begin Recorded information
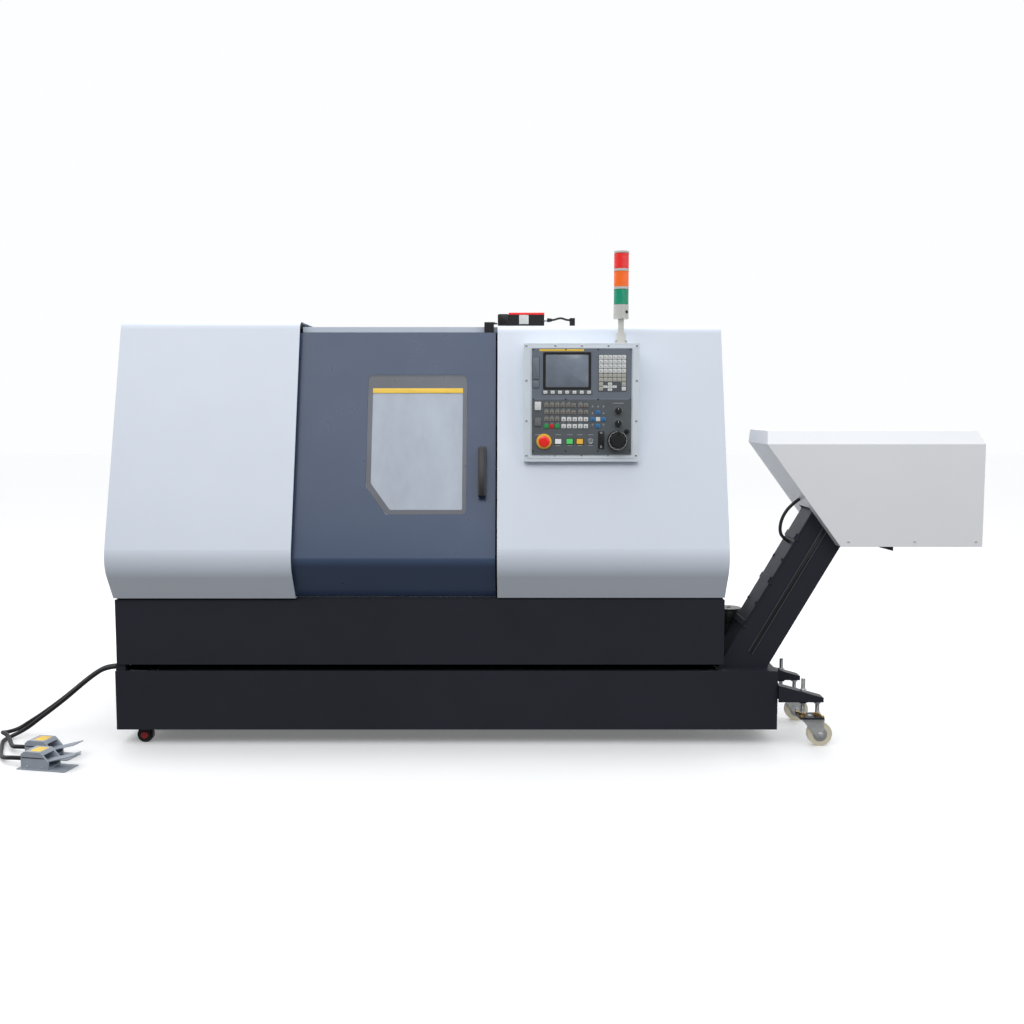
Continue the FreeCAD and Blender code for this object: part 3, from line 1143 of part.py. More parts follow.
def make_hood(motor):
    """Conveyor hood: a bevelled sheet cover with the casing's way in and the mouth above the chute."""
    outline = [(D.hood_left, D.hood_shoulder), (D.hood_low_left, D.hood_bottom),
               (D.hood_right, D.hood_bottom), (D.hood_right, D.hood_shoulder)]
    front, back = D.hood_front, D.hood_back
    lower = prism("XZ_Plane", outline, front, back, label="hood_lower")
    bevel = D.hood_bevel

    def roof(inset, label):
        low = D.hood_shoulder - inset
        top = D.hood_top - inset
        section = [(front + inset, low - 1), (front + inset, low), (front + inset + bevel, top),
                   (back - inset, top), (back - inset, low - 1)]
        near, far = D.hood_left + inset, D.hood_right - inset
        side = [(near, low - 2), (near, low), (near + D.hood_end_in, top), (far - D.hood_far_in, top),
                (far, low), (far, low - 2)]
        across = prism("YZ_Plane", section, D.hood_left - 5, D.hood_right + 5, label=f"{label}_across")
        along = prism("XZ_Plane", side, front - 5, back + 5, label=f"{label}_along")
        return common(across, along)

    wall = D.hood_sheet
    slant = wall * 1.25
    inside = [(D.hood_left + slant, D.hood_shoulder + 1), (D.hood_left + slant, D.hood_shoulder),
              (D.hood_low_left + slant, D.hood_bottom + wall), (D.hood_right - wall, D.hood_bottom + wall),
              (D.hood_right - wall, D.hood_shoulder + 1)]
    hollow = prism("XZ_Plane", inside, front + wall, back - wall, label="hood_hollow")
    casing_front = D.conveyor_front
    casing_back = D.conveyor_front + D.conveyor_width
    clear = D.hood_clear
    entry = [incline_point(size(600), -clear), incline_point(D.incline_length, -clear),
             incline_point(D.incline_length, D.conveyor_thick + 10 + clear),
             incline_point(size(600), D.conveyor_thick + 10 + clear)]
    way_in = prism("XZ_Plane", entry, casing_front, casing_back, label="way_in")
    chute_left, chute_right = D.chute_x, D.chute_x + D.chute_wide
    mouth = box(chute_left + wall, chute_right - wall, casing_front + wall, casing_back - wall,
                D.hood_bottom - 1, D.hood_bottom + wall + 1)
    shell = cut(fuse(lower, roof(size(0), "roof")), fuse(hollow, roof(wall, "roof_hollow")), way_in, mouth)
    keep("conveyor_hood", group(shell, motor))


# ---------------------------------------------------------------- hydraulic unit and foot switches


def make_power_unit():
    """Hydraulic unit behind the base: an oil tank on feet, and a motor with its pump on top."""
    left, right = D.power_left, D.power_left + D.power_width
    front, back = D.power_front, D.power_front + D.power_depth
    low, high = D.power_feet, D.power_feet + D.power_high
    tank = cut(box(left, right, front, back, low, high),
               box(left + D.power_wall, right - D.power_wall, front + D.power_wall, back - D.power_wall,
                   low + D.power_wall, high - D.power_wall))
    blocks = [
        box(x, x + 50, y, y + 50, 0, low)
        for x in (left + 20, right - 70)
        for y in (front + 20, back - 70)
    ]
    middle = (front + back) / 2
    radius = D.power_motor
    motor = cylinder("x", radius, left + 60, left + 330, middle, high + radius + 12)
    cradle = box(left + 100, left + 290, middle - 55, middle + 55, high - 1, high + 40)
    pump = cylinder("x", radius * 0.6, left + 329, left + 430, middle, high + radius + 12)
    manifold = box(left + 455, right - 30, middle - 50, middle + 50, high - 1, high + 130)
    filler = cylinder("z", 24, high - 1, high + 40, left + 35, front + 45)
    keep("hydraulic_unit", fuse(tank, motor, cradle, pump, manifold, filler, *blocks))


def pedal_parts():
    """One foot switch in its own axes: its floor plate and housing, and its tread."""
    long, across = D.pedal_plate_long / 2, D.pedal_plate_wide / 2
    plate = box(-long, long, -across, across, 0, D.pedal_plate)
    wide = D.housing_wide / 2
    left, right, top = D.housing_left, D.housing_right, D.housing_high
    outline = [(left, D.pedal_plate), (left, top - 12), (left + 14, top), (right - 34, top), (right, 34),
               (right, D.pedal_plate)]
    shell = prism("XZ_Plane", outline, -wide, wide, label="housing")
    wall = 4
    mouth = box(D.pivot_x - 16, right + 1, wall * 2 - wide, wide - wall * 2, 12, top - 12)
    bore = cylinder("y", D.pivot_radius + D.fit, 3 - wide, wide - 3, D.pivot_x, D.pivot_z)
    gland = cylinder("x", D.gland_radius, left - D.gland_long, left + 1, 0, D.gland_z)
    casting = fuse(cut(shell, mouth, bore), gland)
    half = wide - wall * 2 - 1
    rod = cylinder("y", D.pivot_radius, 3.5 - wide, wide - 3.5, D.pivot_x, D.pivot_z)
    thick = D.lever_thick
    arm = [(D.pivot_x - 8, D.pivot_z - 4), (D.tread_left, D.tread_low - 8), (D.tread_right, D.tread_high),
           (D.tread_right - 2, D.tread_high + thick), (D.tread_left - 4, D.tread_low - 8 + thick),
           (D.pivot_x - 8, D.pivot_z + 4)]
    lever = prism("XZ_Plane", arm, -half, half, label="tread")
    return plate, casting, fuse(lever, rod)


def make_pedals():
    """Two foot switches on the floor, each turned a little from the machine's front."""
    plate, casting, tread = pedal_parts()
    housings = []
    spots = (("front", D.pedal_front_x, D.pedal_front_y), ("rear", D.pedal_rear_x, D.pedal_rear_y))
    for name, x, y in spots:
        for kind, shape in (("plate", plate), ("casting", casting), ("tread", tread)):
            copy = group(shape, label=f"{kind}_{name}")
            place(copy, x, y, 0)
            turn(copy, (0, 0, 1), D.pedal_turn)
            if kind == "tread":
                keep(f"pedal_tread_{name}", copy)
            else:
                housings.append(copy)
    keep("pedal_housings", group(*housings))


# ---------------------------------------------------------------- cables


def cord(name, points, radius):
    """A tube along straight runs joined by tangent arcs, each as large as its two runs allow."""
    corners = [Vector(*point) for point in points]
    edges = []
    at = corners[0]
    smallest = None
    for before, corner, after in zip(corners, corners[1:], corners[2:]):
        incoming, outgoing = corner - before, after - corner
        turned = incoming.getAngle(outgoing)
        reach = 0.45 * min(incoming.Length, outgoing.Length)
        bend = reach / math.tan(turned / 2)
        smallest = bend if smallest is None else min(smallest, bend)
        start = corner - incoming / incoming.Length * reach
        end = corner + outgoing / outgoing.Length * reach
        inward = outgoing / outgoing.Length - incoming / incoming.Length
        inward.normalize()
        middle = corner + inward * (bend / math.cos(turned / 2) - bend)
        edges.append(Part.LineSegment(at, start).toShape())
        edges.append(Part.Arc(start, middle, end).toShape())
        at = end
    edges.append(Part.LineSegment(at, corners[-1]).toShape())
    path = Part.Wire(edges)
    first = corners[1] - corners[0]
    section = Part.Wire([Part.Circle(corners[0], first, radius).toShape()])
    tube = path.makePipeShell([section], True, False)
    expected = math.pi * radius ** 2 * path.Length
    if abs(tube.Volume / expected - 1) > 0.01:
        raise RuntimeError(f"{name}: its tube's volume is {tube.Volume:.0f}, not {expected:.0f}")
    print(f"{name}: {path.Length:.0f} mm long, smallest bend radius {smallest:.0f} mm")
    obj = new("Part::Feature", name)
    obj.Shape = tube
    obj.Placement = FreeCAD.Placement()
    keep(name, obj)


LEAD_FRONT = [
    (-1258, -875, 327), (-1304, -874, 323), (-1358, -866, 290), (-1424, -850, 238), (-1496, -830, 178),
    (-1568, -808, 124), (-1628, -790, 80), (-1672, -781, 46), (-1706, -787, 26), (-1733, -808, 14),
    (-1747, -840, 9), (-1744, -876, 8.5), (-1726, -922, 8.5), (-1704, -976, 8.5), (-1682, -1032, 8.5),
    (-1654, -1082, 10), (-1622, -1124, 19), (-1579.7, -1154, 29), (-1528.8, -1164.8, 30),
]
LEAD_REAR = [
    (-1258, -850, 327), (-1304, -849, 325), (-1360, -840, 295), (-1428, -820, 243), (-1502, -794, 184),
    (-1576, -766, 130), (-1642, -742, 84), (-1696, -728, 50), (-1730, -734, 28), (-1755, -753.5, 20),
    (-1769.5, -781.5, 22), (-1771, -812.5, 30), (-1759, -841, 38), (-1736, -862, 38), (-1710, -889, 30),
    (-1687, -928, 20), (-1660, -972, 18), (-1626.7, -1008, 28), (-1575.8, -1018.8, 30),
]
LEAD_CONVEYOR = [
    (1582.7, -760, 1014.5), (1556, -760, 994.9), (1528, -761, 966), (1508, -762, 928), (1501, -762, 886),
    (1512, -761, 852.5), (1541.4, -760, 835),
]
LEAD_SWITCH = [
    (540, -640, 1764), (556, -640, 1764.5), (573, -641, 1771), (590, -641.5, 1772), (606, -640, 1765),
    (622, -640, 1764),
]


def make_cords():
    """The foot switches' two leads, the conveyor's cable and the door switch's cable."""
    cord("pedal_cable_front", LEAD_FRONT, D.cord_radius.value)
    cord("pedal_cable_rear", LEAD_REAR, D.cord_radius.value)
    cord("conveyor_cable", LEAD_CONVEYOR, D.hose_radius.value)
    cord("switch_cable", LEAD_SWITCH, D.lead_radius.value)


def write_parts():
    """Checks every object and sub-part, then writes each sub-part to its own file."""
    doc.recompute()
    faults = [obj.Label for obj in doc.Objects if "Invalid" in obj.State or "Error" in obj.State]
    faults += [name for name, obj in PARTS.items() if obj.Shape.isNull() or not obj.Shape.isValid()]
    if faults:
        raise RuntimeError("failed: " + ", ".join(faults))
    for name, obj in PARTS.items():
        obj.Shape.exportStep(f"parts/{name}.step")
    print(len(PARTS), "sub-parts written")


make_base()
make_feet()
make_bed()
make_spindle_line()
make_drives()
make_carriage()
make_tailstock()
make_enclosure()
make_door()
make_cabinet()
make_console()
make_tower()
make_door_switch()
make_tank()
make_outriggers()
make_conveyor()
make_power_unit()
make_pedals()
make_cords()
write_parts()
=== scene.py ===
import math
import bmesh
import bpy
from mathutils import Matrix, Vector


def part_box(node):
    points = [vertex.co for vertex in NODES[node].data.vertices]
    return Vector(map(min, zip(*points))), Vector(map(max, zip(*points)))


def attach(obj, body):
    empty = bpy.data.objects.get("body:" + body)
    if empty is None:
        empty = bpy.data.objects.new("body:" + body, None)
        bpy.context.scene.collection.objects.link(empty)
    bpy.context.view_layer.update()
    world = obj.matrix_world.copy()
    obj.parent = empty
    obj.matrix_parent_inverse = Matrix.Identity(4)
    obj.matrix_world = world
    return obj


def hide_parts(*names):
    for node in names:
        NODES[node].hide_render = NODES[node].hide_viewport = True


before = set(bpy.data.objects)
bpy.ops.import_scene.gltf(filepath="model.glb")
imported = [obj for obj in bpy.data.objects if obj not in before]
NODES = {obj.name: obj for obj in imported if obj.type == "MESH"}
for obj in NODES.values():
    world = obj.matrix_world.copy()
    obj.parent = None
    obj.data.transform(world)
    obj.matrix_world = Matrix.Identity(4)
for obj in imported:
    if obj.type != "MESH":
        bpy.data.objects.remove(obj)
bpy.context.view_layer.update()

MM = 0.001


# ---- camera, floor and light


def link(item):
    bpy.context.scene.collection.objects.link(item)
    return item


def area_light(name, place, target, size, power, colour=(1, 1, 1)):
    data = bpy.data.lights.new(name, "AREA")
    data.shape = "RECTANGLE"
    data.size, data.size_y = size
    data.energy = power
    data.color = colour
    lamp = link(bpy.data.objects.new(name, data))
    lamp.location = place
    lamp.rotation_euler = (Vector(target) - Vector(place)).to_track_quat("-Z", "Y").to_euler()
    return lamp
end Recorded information
Lines from the beginning of the data above through the line containing "bevel = D.hood_bevel" are to be returned exactly, and no others.

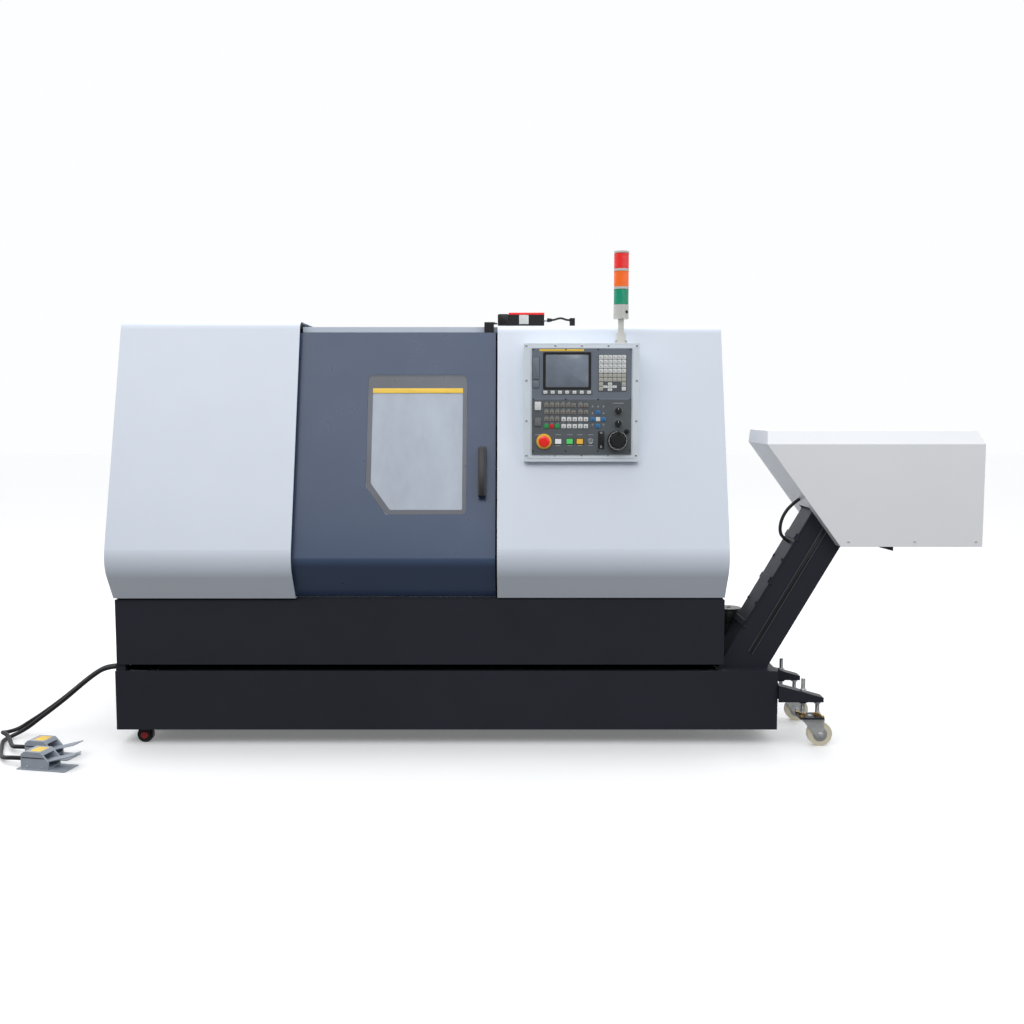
Continue the FreeCAD and Blender code for this object: part 3, from line 1143 of part.py. More parts follow.
def make_hood(motor):
    """Conveyor hood: a bevelled sheet cover with the casing's way in and the mouth above the chute."""
    outline = [(D.hood_left, D.hood_shoulder), (D.hood_low_left, D.hood_bottom),
               (D.hood_right, D.hood_bottom), (D.hood_right, D.hood_shoulder)]
    front, back = D.hood_front, D.hood_back
    lower = prism("XZ_Plane", outline, front, back, label="hood_lower")
    bevel = D.hood_bevel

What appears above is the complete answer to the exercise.